I accept we have to make a proportionate contribution to the global effort to reduce CO2 emissions. But we want to go much further, and by going much further we are damaging our economy without making even the slightest contribution to reducing global temperatures.
And then there’s security policy. Australia is no longer in the vanguard of those countries passionately embracing the Western alliance in meeting the many challenges it faces.
We have turned on our most important ally in the Middle East, Israel, during Israel’s greatest moment of need since 1948. Because we have become a half-hearted supporter of the Western alliance, what we say about Ukraine is completely irrelevant and the West barely listens to us any more on the issue of China.
The sad fact is, Australia is losing its soft power in the world because as a country we have lost direction.
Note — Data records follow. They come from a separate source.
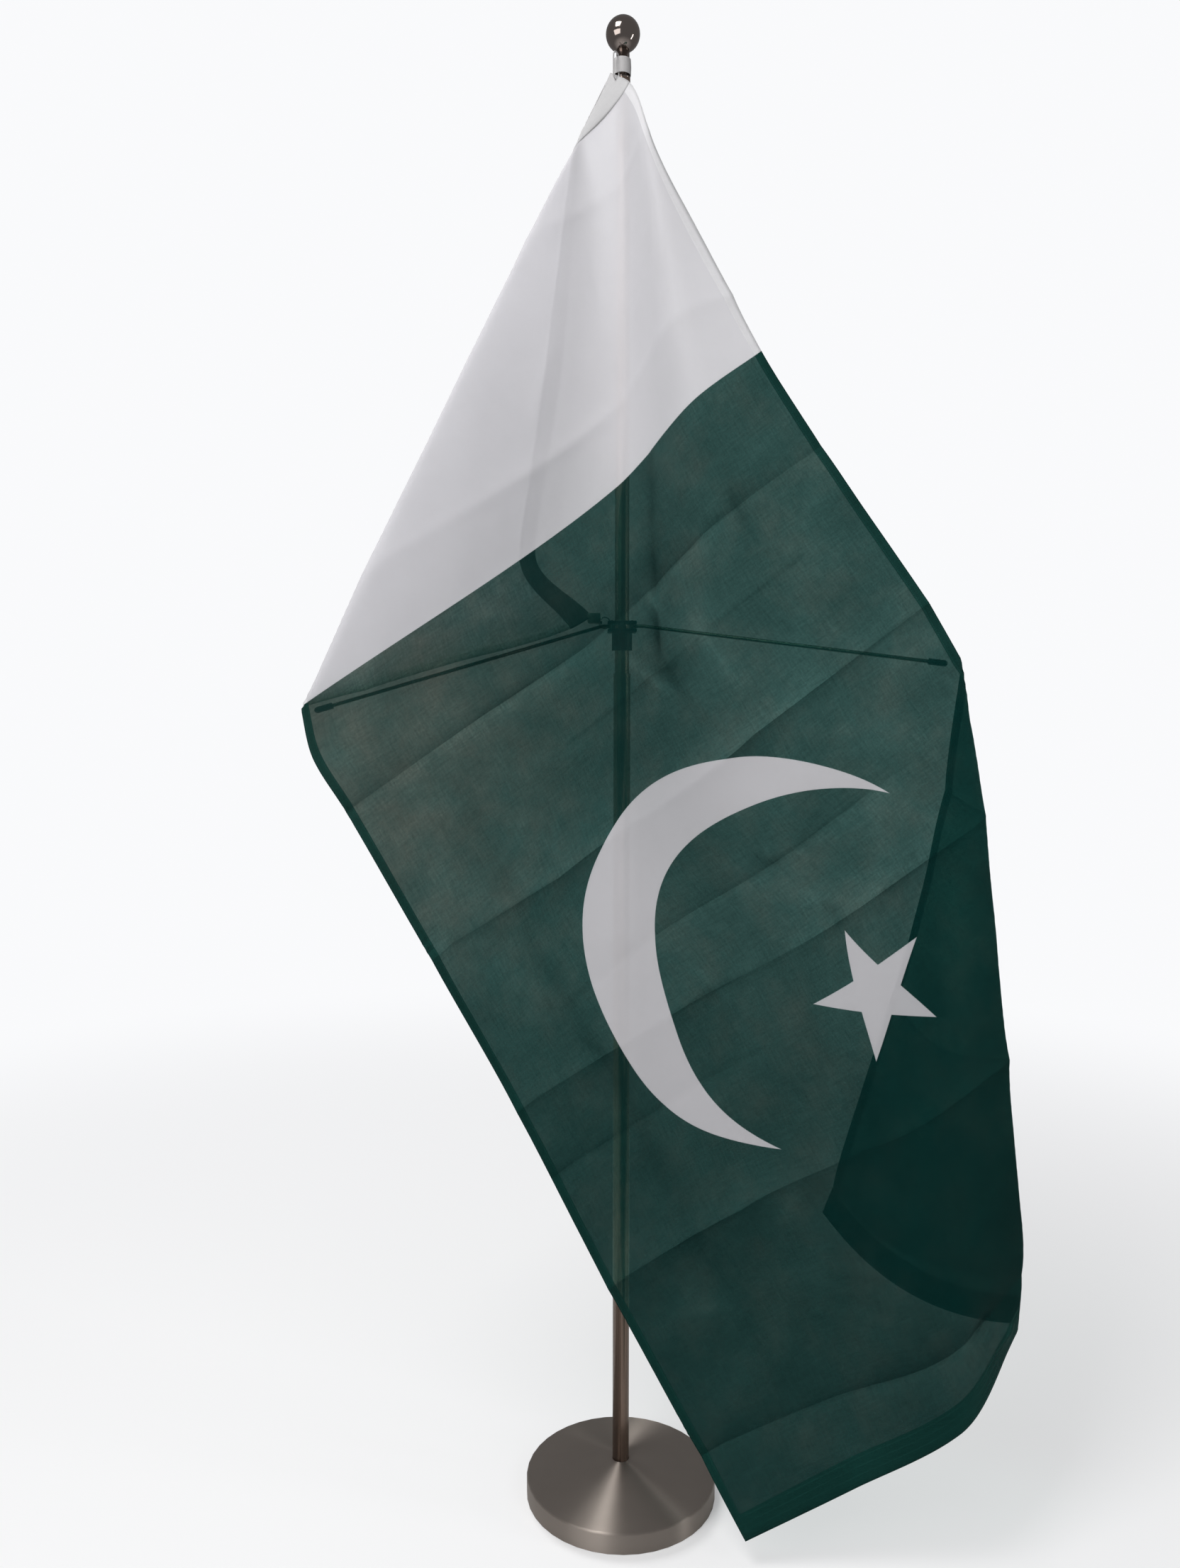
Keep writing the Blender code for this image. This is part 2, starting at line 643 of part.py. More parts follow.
def main():
    clear_scene()
    parts = make_collection(OBJECT_NAME)
    tools = make_collection("cutters")
    cloth = make_material("flag_cloth", (0.010, 0.055, 0.045), 0.75)
    canvas = make_material("heading_canvas", (0.80, 0.80, 0.81), 0.85)
    steel = make_material("stand_steel", (0.42, 0.39, 0.37), 0.28, 1.0)
    chrome = make_material("finial_chrome", (0.60, 0.58, 0.56), 0.08, 1.0)
    paint = make_material("hub_black", (0.015, 0.015, 0.016), 0.45)
    webbing = make_material("band_webbing", (0.62, 0.61, 0.61), 0.6)
    plastic = make_material("clip_plastic", (0.55, 0.54, 0.52), 0.35)

    make_base(parts, steel)
    tube("pole_lower", LOWER_TUBE_R, 0.0, LOWER_TUBE_TOP, parts, steel, plug=FOOT_PLUG)
    tube("pole_upper", UPPER_TUBE_R, UPPER_TUBE_FOOT, POLE_TOP, parts, steel)
    make_finial(parts, chrome)
    pivots = make_hub(parts, tools, paint)
    head, shank = make_hub_screw(parts, steel)
    combine(head, shank, "UNION")
    make_tool(shank)
    for name, pivot, tip in zip(("arm_left", "arm_right"), pivots, (LEFT_TIP, RIGHT_TIP)):
        make_arm(name, pivot, tip, parts, tools, paint, steel)

    hole_at = on_cloth(LINK_HOLE_U, LINK_HOLE_V)
    make_top_fittings(parts, hole_at, webbing, chrome)
    make_clip(parts, tools, plastic, chrome)
    cloth_sheet("flag_cloth", HEADING_WIDTH + SEAM_GAP, FLAG_LENGTH, SECTIONS, CLOTH_THICK, parts,
                cloth)
    heading = cloth_sheet("flag_heading", 0.0, HEADING_WIDTH, HEADING_SECTIONS, HEADING_THICK,
                          parts, canvas)
    reach = LINK_TO_POLE.normalized() * 0.012
    hole = cylinder("link_hole", hole_at - reach, hole_at + reach, LINK_HOLE_R, tools)
    combine(heading, make_tool(hole), "DIFFERENCE")


main()
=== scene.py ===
"""Looks of the national flag and the floor stand that it hangs on.

The cloth is laid out flat as a grid, hung along the same lines as the solid that it stands for,
creased where it was folded for packing, and given its thickness and hems. The stand keeps its
solids and gets its metals.
"""
import json
import math
from collections import namedtuple

import bpy
import numpy as np
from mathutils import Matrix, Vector

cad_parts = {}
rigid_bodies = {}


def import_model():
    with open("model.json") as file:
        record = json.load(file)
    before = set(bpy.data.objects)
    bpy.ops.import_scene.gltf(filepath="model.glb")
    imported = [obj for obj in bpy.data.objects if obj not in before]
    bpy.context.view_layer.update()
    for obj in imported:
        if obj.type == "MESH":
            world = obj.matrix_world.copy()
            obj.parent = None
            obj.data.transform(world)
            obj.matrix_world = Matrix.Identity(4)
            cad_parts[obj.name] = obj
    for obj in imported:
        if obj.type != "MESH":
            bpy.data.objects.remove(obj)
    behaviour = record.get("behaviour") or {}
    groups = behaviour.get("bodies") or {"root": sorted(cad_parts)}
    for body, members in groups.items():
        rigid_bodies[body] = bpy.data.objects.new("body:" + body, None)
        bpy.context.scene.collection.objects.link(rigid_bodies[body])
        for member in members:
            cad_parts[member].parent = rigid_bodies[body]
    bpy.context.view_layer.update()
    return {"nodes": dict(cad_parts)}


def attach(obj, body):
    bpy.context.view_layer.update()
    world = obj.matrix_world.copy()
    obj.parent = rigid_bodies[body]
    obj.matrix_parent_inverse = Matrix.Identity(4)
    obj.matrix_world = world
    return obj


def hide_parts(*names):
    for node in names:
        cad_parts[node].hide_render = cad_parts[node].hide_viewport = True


# flag, cut flat: length from hoist to fly, width from top edge to bottom edge
FLAG_WIDTH = 0.94
FLAG_LENGTH = 1.88
HEADING_WIDTH = 0.036
BAND_LENGTH = 0.47
SIDE_HEM = 0.013
FLY_HEM = 0.036

# thickness of the cloth and of the canvas
CLOTH_THICK = 0.0007
HEADING_THICK = 0.0018
# the cloth starts under the heading
CLOTH_START = 0.030
# half the length of cloth that a fold rounds off, and the way that the right flap's slack hangs
FOLD_EASE = 0.016
FLAP_BELLY = Vector((0.0, 0.60, -0.80))
# grid cells along and across
CLOTH_CELLS = (300, 152)
HEADING_CELLS = (10, 200)

# smooth copies of the round solids: merging distance, and the angle in degrees that stays sharp
MERGE_WITHIN = 0.00002
SMOOTH_UNDER = 30

# crescent and star, in metres on the flat cloth, and how far their edges blur
CRESCENT_AT = (1.180, 0.465)
CRESCENT_R = 0.290
HOLLOW_AT = (1.255, 0.403)
HOLLOW_R = 0.270
STAR_AT = (1.304, 0.359)
STAR_R = 0.097
EMBLEM_EDGE = 0.0009

# cloth colours: how it looks lit, how it glows when lit from behind, and the tint seen through it
GREEN = (0.0036, 0.033, 0.031, 1)
GREEN_HEM = (0.0040, 0.040, 0.033, 1)
GREEN_THREAD = (0.009, 0.060, 0.050, 1)
GREEN_GLOW = (0.006, 0.072, 0.067, 1)
GREEN_TINT = (0.73, 1.0, 0.95, 1)
# faded dye and painted pale sheen: the tint seen through the cloth there, and its greyer colour
FADED_AND_SHEEN_TINT = (0.95, 0.98, 0.90, 1)
FADED_AND_SHEEN = (0.62, 0.60, 0.55, 1)
WHITE = (0.80, 0.79, 0.815, 1)
EMBLEM_WHITE = (0.66, 0.65, 0.675, 1)
WHITE_HEM = (0.79, 0.785, 0.80, 1)
WHITE_GLOW = (0.98, 0.98, 1.0, 1)
WHITE_TINT = (1.0, 1.0, 1.0, 1)
CANVAS = (0.53, 0.525, 0.53)

# how much of the light glows through the cloth, how clear it is, and what changes either
GLOW = 0.32
GLOW_AT_HEM = -0.20
CLEAR = 0.40
# painted shade: a patch in the middle of the green lets less through, so it looks darker
CLEAR_WHERE_SHADED = -0.05
# more see-through where the dye is faded and where the pale sheen is painted
CLEAR_WHERE_FADED_AND_SHEEN = 0.12
CLEAR_WHERE_WHITE = -0.12
CLEAR_AT_HEM = -0.65

# places on the flat cloth: the middle, the radius of half strength and the blur
Patch = namedtuple("Patch", "middle radius blur")
# painted pale sheen patch, near the bottom edge beside the white band
SHEEN_PATCH = Patch((0.58, 0.88, 0), 0.26, 0.46)
# painted shade patch in the middle of the green
SHADE_PATCH = Patch((0.76, 0.50, 0), 0.20, 0.34)

# blur of the edges between colours
EDGE_BLUR = 0.001

# stitches: their length, half the thread's width and its blur, and half the share of a stitch's
# length that shows and its blur; then the first row's distance from the edge and the row spacing
STITCH_LENGTH = 0.0032
THREAD_HALF = 0.0005
THREAD_BLUR = 0.0004
STITCH_HALF = 0.36
STITCH_BLUR = 0.1
SIDE_ROWS = (0.0025, 0.0085)
FLY_ROWS = (0.003, 0.0095)

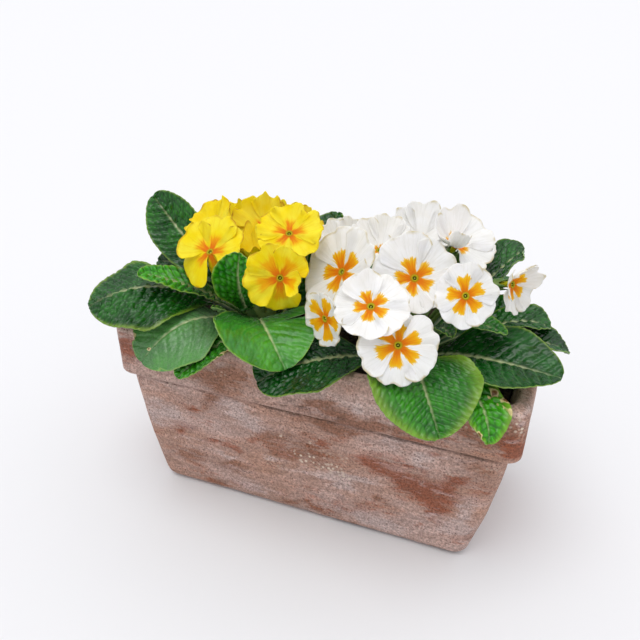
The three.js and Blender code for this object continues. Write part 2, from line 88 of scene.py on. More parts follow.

We have abandoned economic reform and replaced it with a European-style social democratic model of big government spending, almost zero productivity growth, stagnant real living standards and GDP growth that is anaemic.
Whether I’m in the US or Europe, where I spend a lot of my time, no one anymore looks to Australia for any guidance about good policy.
Australia’s political class seems satisfied with this miserable record. They shouldn’t be. They should hang their heads in shame as we come to the end of the year and start to think about how we can rebuild our reputation as a forward-looking, dynamic country that sets an example to the rest of the world.
Alexander Downer was foreign minister from 1996 to 2007 and high commissioner to the UK from 2014 to 2018. He is chairman of British think tank Policy Exchange.